The ‘Pitmaston Pineapple’ is an eating apple, with flesh that is meant to smell of pineapples. It was bred in the 1780s on an estate in Worcester. The pursuit of new varieties was often carried out by head gardeners on grand estates, eager to find the next novelty for the table. I can’t confirm the pinappliness as yet, because our trees are too young to have produced fruit, but I’m looking forward to that first taste.

Growing needs

Generally, apples like a reasonable amount of sunshine, a reasonable amount of moisture and a reasonably fertile soil – so are suited to most situations in the lowland UK. However, even the most inhospitable conditions can have a variety to suit – Bardsey Island off the coast of Wales sports perhaps the UK’s rarest apple. Despite the rain, wind, salt spray and poor soil, this variety – the ‘Bardsey Island Apple’ is known from only this one specimen – produces healthy, delicious apples. So, if you choose your cultivar wisely you can have many years of problem free harvests.

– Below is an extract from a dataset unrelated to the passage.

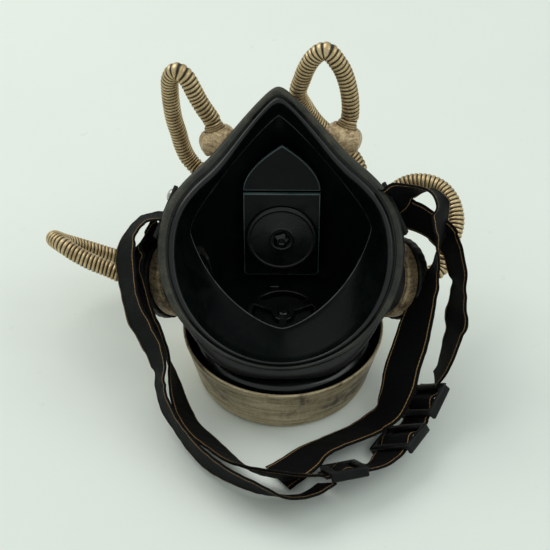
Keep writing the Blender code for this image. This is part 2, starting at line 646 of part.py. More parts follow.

Basket of harvested apples in garden
Apples are easy to grow. Image: Adobe Stock

Huge diversity

Due to a resurgence of interest in old apple varieties, there is now a large range available from specialist nurseries that can be grown at home. Trees are usually grafted onto a rootstock that controls their ultimate size. Depending on what rootstock they are grafted onto, you can have a large, spreading tree for the bottom of your garden, or a single stem, compact enough to be grown in a pot. To get fruit, you need at least 2 different varieties that flower at the same time, so if your neighbourhood lacks apples, get more than one type. Anyway, with over 2000 different varieties to choose from, it would be a shame to stop at just one.